The surrounding botanical gardens and wooden tree-house structures for reading, working and winding down, with a view over the Red Sea, are reminiscent of Robin Crusoe, and for those over eighteen, I’d recommend an experience at the Stalbet Al Hamaim pools which offer specialised water treatments, such as the “One-on-One Special”, or Watsu, where a professional therapist guides you through relaxation techniques in the water. I would have happily have stayed there for days.
Terminal Park, the city’s new amusement and entertainment complex on the site of the former airport, features fourteen attractions, including a 50-metre big wheel and a forthcoming street market, with around £30 million (around 150 million shekels) having been invested.
The park aims to integrate community and tourism, hosting events for thousands of people while offering free activities for children and older residents.
If camels were capable of delivering a withering stare, Ruby at the Camel Ranch near the Eilat Mountain Nature Reserve and a short ten minute drive from the city centre, was definitely giving it her best shot.

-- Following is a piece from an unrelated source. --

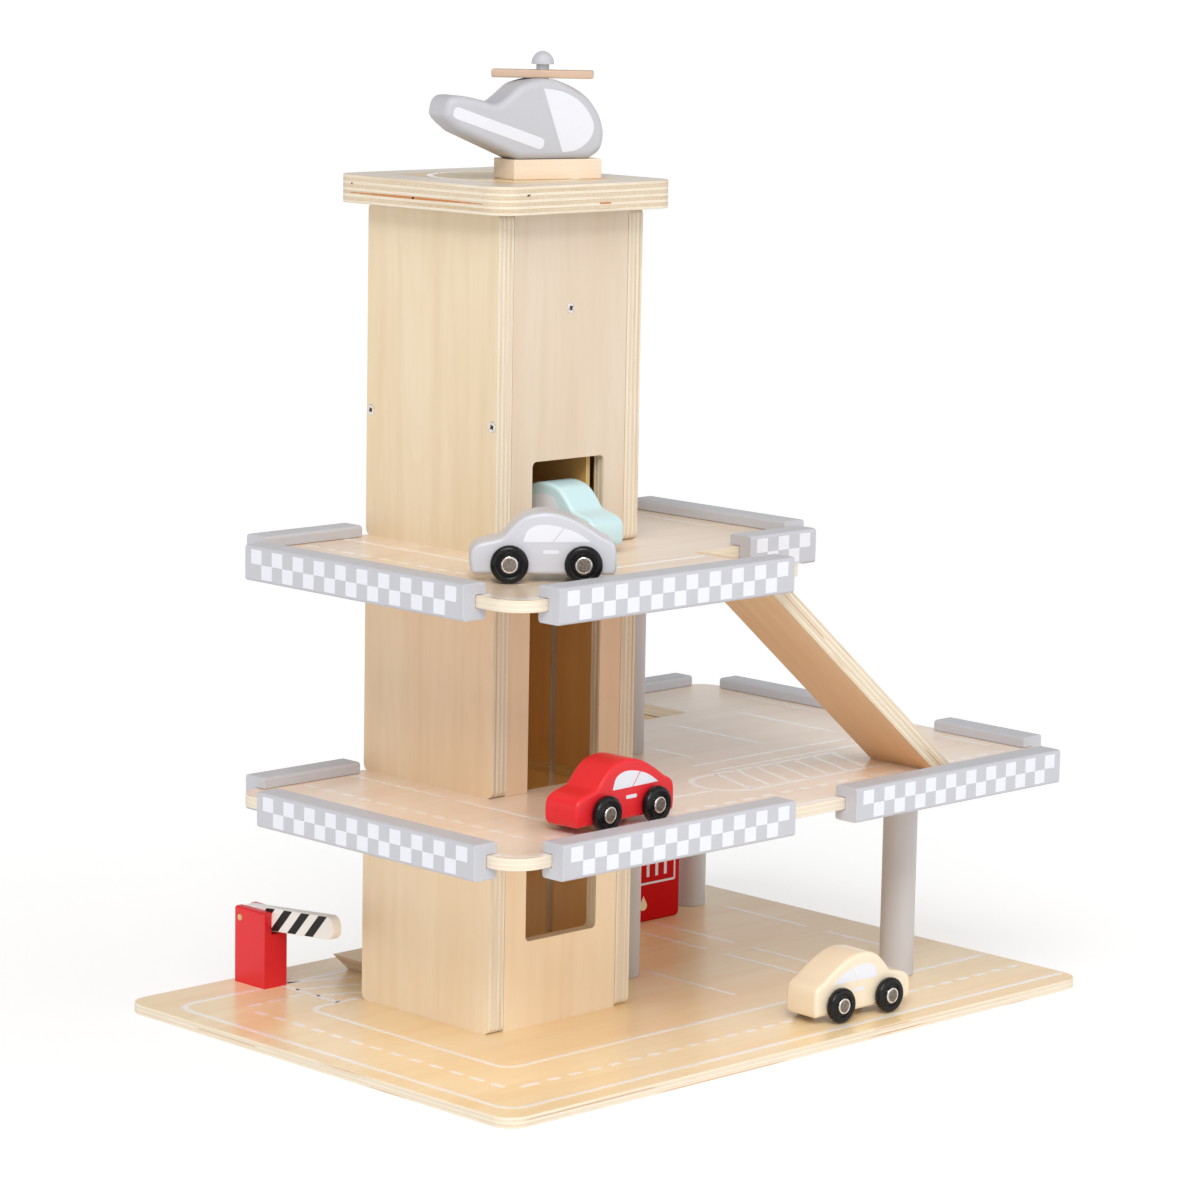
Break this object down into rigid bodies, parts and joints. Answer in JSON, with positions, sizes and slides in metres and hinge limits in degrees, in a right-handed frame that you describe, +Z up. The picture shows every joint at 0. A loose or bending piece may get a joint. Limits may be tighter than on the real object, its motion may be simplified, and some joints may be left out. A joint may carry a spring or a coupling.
{
  "type": "toy parking garage",
  "caption": "Wooden toy garage: a lift tower with car decks, ramps, edge rails, a barrier gate, a fuel pump, small cars and a helicopter on the roof.",
  "frame": {"origin": "middle of the base board's underside", "axes": "+X along the base board's long side, +Y from its front side to its back side, +Z up"},
  "size_m": [0.46, 0.318, 0.5424],
  "materials": {
    "birch_plywood": "clear matt varnish, ply layers on the edges",
    "plain_wood": "unfinished, sanded",
    "grey_paint": "satin paint with a white printed check",
    "red_paint": "satin paint",
    "cream_paint": "satin paint",
    "blue_paint": "satin paint",
    "white_paint": "satin paint with black stripes",
    "black_wheel": "gloss, with a bright steel hub cap"
  },
  "bodies": {
    "garage": {"base_board": "birch_plywood", "lower_deck": "birch_plywood", "upper_deck": "birch_plywood", "roof_board": "birch_plywood", "tower_left_wall_low": "birch_plywood", "tower_left_wall_middle": "birch_plywood", "tower_left_wall_top": "birch_plywood", "tower_right_wall_low": "birch_plywood", "tower_right_wall_middle": "birch_plywood", "tower_right_wall_top": "birch_plywood", "tower_front_wall_low": "birch_plywood", "tower_front_wall_middle": "birch_plywood", "tower_front_wall_top": "birch_plywood", "tower_back_wall": "birch_plywood", "lower_rail_front_left": "grey_paint", "lower_rail_front_right": "grey_paint", "lower_rail_left": "grey_paint", "lower_rail_back_left": "grey_paint", "lower_rail_back_right": "grey_paint", "lower_rail_right_back": "grey_paint", "lower_rail_right_front": "grey_paint", "upper_rail_front": "grey_paint", "upper_rail_left": "grey_paint", "upper_rail_back_left": "grey_paint", "upper_rail_slot": "grey_paint", "upper_rail_right": "grey_paint", "upper_ramp": "birch_plywood", "lower_ramp": "birch_plywood", "ramp_landing": "birch_plywood", "post_centre_low": "grey_paint", "post_front_low": "grey_paint", "post_back_low": "grey_paint", "post_centre_high": "grey_paint", "fuel_pump": "red_paint", "gate_post": "red_paint", "gate_pin": "plain_wood"},
    "lift": {"lift_floor": "birch_plywood", "lift_wall_left": "birch_plywood", "lift_wall_right": "birch_plywood", "lift_crossbar": "plain_wood"},
    "crank": {"lift_spindle": "plain_wood", "crank_arm": "plain_wood", "crank_knob": "red_paint"},
    "barrier": {"gate_arm": "white_paint"},
    "helicopter": {"helicopter_foot": "plain_wood", "helicopter_fuselage": "grey_paint", "rotor_peg": "grey_paint"},
    "rotor": {"rotor_blade": "plain_wood"},
    "red_car": {"red_car_body": "red_paint"},
    "red_car_front_axle": {"red_car_front_wheels": "black_wheel"},
    "red_car_rear_axle": {"red_car_rear_wheels": "black_wheel"},
    "cream_car": {"cream_car_body": "cream_paint"},
    "cream_car_front_axle": {"cream_car_front_wheels": "black_wheel"},
    "cream_car_rear_axle": {"cream_car_rear_wheels": "black_wheel"},
    "grey_car": {"grey_car_body": "grey_paint"},
    "grey_car_front_axle": {"grey_car_front_wheels": "black_wheel"},
    "grey_car_rear_axle": {"grey_car_rear_wheels": "black_wheel"},
    "blue_car": {"blue_car_body": "blue_paint"},
    "blue_car_front_axle": {"blue_car_front_wheels": "black_wheel"},
    "blue_car_rear_axle": {"blue_car_rear_wheels": "black_wheel"}
  },
  "joints": [
    {"name": "lift_slide", "type": "slide", "parent": "garage", "child": "lift", "axis": [0, 0, 1], "range_m": [-0.2556, 0]},
    {"name": "crank_turn", "type": "hinge", "parent": "garage", "child": "crank", "pos_m": [-0.0715, 0.081, 0.4043], "axis": [0, 1, 0], "range_deg": [-1220.5, 0]},
    {"name": "barrier_swing", "type": "hinge", "parent": "garage", "child": "barrier", "pos_m": [-0.145, 0.1495, 0.0443], "axis": [-1, 0, 0], "range_deg": [-4.8, 80]},
    {"name": "red_car_roll", "type": "slide", "parent": "garage", "child": "red_car", "axis": [-0.999, -0.0436, 0], "range_m": [-0.14, 0.052]},
    {"name": "red_car_front_spin", "type": "hinge", "parent": "red_car", "child": "red_car_front_axle", "pos_m": [-0.13698, -0.11634, 0.1489], "axis": [0.0436, -0.999, 0], "range_deg": [-802.64, 298.44]},
    {"name": "red_car_rear_spin", "type": "hinge", "parent": "red_car", "child": "red_car_rear_axle", "pos_m": [-0.09842, -0.11466, 0.1489], "axis": [0.0436, -0.999, 0], "range_deg": [-802.64, 298.44]},
    {"name": "cream_car_roll", "type": "slide", "parent": "garage", "child": "cream_car", "axis": [0.9994, -0.0349, 0], "range_m": [-0.22, 0.115]},
    {"name": "cream_car_front_spin", "type": "hinge", "parent": "cream_car", "child": "cream_car_front_axle", "pos_m": [0.08179, -0.12517, 0.0163], "axis": [0.0349, 0.9994, 0], "range_deg": [-1261.01, 659.4]},
    {"name": "cream_car_rear_spin", "type": "hinge", "parent": "cream_car", "child": "cream_car_rear_axle", "pos_m": [0.04321, -0.12383, 0.0163], "axis": [0.0349, 0.9994, 0], "range_deg": [-1261.01, 659.4]},
    {"name": "grey_car_roll", "type": "slide", "parent": "garage", "child": "grey_car", "axis": [-0.757, 0.6534, 0], "range_m": [-0.008, 0.02]},
    {"name": "grey_car_front_spin", "type": "hinge", "parent": "grey_car", "child": "grey_car_front_axle", "pos_m": [-0.17261, -0.09099, 0.2829], "axis": [-0.6534, -0.757, 0], "range_deg": [-46.34, 115.09]},
    {"name": "grey_car_rear_spin", "type": "hinge", "parent": "grey_car", "child": "grey_car_rear_axle", "pos_m": [-0.14339, -0.11621, 0.2829], "axis": [-0.6534, -0.757, 0], "range_deg": [-46.34, 115.09]},
    {"name": "blue_car_roll", "type": "slide", "parent": "garage", "child": "blue_car", "axis": [0, -1, 0], "range_m": [-0.05, 0.068]},
    {"name": "blue_car_front_spin", "type": "hinge", "parent": "blue_car", "child": "blue_car_front_axle", "pos_m": [-0.0725, -0.0434, 0.2829], "axis": [1, 0, 0], "range_deg": [-286.98, 390.11]},
    {"name": "blue_car_rear_spin", "type": "hinge", "parent": "blue_car", "child": "blue_car_rear_axle", "pos_m": [-0.0725, -0.0048, 0.2829], "axis": [1, 0, 0], "range_deg": [-286.98, 390.11]},
    {"name": "helicopter_lift_off", "type": "slide", "parent": "garage", "child": "helicopter", "axis": [0, 0, 1], "range_m": [0, 0.12]},
    {"name": "rotor_spin", "type": "hinge", "parent": "helicopter", "child": "rotor", "pos_m": [-0.06542, 0.00165, 0.5278], "axis": [0, 0, 1], "continuous": true}
  ],
  "couplings": [
    {"joint": "crank_turn", "follows": "lift_slide", "rad_per_m": 83.333},
    {"joint": "red_car_front_spin", "follows": "red_car_roll", "rad_per_m": 100},
    {"joint": "red_car_rear_spin", "follows": "red_car_roll", "rad_per_m": 100},
    {"joint": "cream_car_front_spin", "follows": "cream_car_roll", "rad_per_m": 100},
    {"joint": "cream_car_rear_spin", "follows": "cream_car_roll", "rad_per_m": 100},
    {"joint": "grey_car_front_spin", "follows": "grey_car_roll", "rad_per_m": 100},
    {"joint": "grey_car_rear_spin", "follows": "grey_car_roll", "rad_per_m": 100},
    {"joint": "blue_car_front_spin", "follows": "blue_car_roll", "rad_per_m": 100},
    {"joint": "blue_car_rear_spin", "follows": "blue_car_roll", "rad_per_m": 100}
  ]
}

To be fair, I wasn’t the most graceful of riders and was relieved to eventually dismount and walk off, albeit à la John Wayne, to investigate their rope course and watch some teenagers preparing food as part of a group challenge.
Having flashbacks from a bad experience on a vespa in Florence, I turned down the offer of an electric bike ride, and instead jumped on a golf cart to, true to my pending geriatric age, race one of the guides, navigating winding roads, sunglasses on, the wind in my hair and not a care in the world.
Art afficionados will welcome a visit to Kibbutz Neot Semadar, selected for the prestigious ‘Best Tourism Villages’ list by UN Tourism (the very least we can agree the UN has done for Israel); a list which includes only about 250 villages worldwide.
Founded in 1989, it’s home to about 250 residents – kibbutz members, families, children, and volunteers from Israel and abroad. It is a unique model of an ecological cooperative community that combines art, agriculture, and environmental awareness in everyday life.
It features a frankly astonishing Aladdin-esque architectural masterpiece built by community members over 15 years, an organic boutique winery, a local restaurant-cafe, a co-lodge for those who want to switch off from the online world, art workshops, a shop featuring the work of local artisans, and stargazing next to the Weizmann Institute’s telescope.
Accommodation on my trip was courtesy of the brand-new Isla 42 hotel, which was the perfect base from which to explore alongside tour guide extraordinaire Shai Cohen, who as a proud Eilat native seemed to be on first name terms with every single person we met.
For a day excursion just seventeen miles from Eilat, look no further than Timna Park in Southern Israel’s Arava desert.
Its 60 square kilometres features ancient copper mining and civilisational remnants, with evidence of activity thousands of years old, and spectacularly beautiful landscapes and geological formations including the massive red sandstone rocks named ‘Solomon’s Pillars’, eerily reminiscent of a Star Wars or Dune movie set.
Israel is full of characters and none more so than Ranger Ron Bernstein, a rugged cowboy of indeterminate age originally from the US, who can only be described as a haimishe cross between Crocodile Dundee, Indiana Jones and City Slicker’s ‘Curly’.
He is the best possible advocate for a Timna experience, from its walking sunset and dawn trails, hiking, cycling trails and family attractions including pedal boating and sand bottling, with overnight accommodation, restaurant and campsite all available.
I returned, alas, to London, sure of three things: Eilat is so much more than a beach destination; Shai Cohen was now an honorary member of the Rosenberg clan, and the sunset at Timna Park will stay with me for a long, long time.